- WHAT THE TASK REQUIRES:
Beneath this instruction is a block of data; output from it exactly the lines that run from the one containing "data.set_sharp_from_angle(angle=math.radians(40))" through the one containing "points = [vertex.co", inclusive.

- RECORD EXCERPTS:
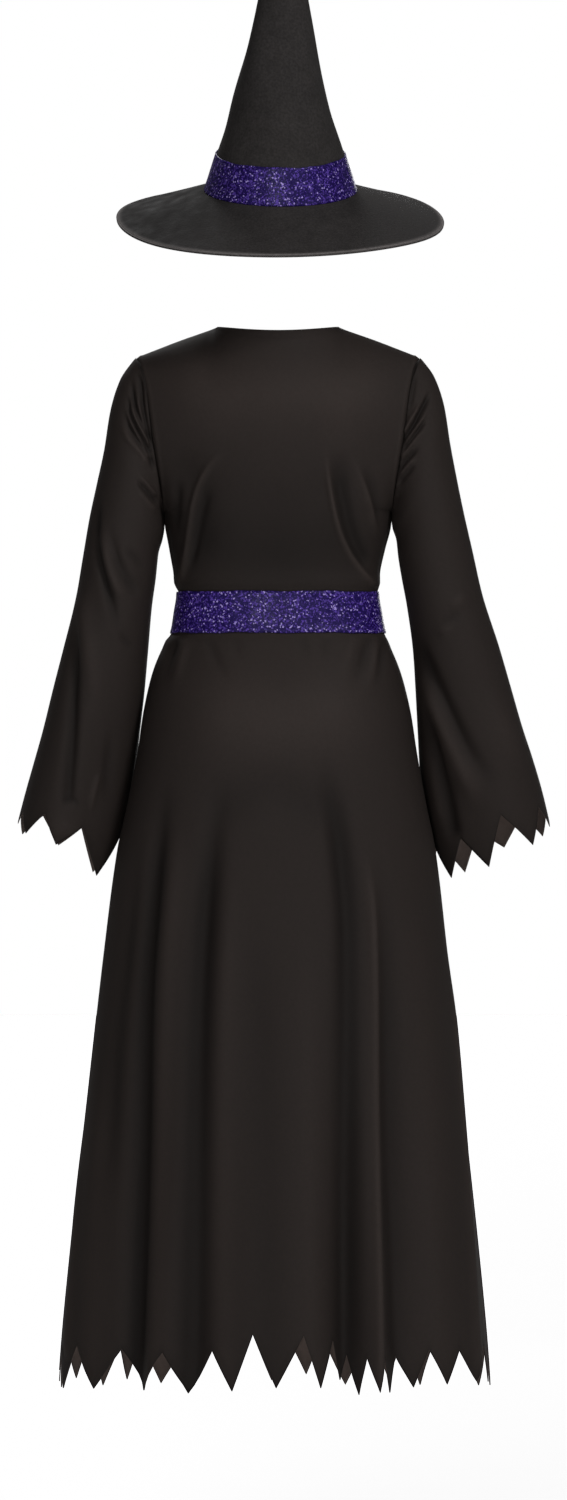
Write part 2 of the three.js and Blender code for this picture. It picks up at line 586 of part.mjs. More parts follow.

--

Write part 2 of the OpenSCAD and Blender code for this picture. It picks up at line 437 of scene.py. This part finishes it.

==

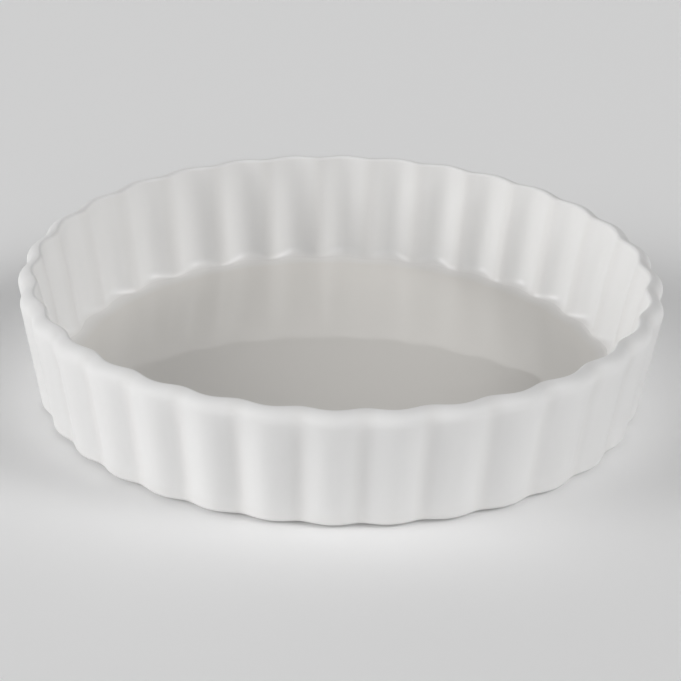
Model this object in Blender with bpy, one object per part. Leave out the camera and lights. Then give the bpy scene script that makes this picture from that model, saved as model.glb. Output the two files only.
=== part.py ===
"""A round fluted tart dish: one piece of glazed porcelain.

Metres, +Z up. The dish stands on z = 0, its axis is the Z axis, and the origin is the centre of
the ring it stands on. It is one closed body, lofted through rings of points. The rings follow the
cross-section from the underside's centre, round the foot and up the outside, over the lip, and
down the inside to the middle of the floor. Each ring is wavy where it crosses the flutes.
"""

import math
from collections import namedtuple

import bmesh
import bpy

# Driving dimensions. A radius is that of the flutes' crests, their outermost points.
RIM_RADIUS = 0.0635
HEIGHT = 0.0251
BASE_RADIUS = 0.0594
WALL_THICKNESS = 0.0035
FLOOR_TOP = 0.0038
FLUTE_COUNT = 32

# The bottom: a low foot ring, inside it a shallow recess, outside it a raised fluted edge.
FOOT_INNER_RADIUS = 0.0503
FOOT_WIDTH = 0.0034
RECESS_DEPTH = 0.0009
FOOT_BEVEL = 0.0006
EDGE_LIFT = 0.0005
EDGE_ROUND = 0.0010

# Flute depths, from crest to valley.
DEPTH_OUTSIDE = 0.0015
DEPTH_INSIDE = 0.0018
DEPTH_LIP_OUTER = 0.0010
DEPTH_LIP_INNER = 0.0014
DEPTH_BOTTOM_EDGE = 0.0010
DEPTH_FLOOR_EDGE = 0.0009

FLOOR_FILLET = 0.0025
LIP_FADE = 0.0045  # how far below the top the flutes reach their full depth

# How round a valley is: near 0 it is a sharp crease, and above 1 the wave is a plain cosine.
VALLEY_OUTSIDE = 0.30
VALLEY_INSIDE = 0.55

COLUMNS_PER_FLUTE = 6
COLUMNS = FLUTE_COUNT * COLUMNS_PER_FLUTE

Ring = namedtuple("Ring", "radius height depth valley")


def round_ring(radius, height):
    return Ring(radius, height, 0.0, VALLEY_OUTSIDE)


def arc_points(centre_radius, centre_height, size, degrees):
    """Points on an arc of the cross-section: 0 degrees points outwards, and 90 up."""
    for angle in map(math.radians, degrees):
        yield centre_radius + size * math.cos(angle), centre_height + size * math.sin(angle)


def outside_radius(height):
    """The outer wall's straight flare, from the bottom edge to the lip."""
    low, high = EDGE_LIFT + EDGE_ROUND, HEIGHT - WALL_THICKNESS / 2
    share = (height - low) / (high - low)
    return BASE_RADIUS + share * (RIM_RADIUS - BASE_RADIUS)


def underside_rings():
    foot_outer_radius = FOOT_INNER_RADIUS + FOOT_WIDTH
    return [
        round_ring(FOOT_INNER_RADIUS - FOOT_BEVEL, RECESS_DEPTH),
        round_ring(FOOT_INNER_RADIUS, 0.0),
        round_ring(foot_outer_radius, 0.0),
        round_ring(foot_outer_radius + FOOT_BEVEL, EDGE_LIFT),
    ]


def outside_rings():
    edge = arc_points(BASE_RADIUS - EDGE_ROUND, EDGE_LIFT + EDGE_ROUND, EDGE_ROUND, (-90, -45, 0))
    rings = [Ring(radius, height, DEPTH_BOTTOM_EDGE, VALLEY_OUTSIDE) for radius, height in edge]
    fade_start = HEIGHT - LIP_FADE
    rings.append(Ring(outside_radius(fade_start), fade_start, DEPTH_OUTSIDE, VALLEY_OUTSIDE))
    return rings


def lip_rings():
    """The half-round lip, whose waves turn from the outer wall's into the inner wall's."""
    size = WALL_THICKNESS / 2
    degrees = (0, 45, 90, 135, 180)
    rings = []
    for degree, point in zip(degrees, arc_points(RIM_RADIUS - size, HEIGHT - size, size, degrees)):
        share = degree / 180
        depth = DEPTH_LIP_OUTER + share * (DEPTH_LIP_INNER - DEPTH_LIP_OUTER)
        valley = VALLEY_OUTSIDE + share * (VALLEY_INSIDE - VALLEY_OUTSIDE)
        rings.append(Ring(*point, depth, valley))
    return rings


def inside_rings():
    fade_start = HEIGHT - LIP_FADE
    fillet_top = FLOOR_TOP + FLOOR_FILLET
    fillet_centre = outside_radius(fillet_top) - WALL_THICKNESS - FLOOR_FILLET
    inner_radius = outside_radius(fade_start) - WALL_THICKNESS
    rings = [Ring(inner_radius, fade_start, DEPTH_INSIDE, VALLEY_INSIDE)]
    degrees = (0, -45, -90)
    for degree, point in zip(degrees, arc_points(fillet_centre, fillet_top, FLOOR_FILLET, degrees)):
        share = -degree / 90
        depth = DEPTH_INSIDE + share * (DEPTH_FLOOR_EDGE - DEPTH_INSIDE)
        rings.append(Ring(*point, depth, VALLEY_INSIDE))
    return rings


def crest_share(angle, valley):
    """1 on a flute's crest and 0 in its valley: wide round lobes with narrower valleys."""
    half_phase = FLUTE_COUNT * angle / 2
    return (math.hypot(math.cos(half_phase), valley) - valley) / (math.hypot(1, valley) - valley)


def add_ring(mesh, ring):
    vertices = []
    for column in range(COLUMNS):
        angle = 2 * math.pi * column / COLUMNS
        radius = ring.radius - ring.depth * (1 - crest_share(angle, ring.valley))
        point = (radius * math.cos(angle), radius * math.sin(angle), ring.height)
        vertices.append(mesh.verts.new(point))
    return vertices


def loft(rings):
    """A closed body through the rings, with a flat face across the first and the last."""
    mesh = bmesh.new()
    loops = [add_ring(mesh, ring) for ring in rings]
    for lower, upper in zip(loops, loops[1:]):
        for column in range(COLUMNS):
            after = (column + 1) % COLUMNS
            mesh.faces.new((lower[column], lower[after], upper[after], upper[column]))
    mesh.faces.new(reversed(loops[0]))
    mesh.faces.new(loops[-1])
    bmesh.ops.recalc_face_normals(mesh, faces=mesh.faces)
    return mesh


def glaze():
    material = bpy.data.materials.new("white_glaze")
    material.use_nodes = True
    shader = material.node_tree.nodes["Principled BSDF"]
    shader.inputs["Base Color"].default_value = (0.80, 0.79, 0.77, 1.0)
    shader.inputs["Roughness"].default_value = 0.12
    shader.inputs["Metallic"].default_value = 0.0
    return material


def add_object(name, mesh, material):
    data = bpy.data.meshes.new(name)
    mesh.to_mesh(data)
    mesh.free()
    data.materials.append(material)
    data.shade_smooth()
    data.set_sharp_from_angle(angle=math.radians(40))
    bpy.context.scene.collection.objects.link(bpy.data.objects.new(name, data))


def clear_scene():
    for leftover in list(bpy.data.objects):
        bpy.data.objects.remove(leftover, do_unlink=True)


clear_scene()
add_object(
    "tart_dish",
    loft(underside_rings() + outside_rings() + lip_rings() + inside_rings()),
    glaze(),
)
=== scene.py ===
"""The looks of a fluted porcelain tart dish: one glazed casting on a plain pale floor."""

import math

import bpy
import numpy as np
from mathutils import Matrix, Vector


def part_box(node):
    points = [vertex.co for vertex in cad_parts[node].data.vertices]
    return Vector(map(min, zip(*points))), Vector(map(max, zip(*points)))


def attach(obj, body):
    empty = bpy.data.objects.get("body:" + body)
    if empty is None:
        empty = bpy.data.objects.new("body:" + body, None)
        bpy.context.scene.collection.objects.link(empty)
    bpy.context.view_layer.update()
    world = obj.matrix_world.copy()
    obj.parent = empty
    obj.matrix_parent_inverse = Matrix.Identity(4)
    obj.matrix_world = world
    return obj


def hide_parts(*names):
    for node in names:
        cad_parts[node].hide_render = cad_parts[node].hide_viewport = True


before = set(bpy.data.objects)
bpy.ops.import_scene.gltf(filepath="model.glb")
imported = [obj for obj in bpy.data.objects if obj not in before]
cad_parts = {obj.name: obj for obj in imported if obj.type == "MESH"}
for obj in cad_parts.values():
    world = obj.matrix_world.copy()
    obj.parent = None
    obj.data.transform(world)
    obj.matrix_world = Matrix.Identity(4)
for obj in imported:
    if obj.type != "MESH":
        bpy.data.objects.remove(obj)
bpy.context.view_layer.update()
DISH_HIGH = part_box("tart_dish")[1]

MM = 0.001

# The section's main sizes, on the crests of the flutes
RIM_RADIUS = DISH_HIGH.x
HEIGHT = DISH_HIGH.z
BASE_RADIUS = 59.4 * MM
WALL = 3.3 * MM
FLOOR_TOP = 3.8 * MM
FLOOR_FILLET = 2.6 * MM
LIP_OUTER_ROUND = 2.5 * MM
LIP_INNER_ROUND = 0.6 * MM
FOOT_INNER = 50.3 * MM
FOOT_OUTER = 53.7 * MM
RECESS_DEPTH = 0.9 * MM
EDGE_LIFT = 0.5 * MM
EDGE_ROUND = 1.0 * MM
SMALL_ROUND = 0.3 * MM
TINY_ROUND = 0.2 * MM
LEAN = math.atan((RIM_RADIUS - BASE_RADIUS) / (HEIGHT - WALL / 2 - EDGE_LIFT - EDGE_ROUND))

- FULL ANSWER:
    data.set_sharp_from_angle(angle=math.radians(40))
    bpy.context.scene.collection.objects.link(bpy.data.objects.new(name, data))


def clear_scene():
    for leftover in list(bpy.data.objects):
        bpy.data.objects.remove(leftover, do_unlink=True)


clear_scene()
add_object(
    "tart_dish",
    loft(underside_rings() + outside_rings() + lip_rings() + inside_rings()),
    glaze(),
)
=== scene.py ===
"""The looks of a fluted porcelain tart dish: one glazed casting on a plain pale floor."""

import math

import bpy
import numpy as np
from mathutils import Matrix, Vector


def part_box(node):
    points = [vertex.co for vertex in cad_parts[node].data.vertices]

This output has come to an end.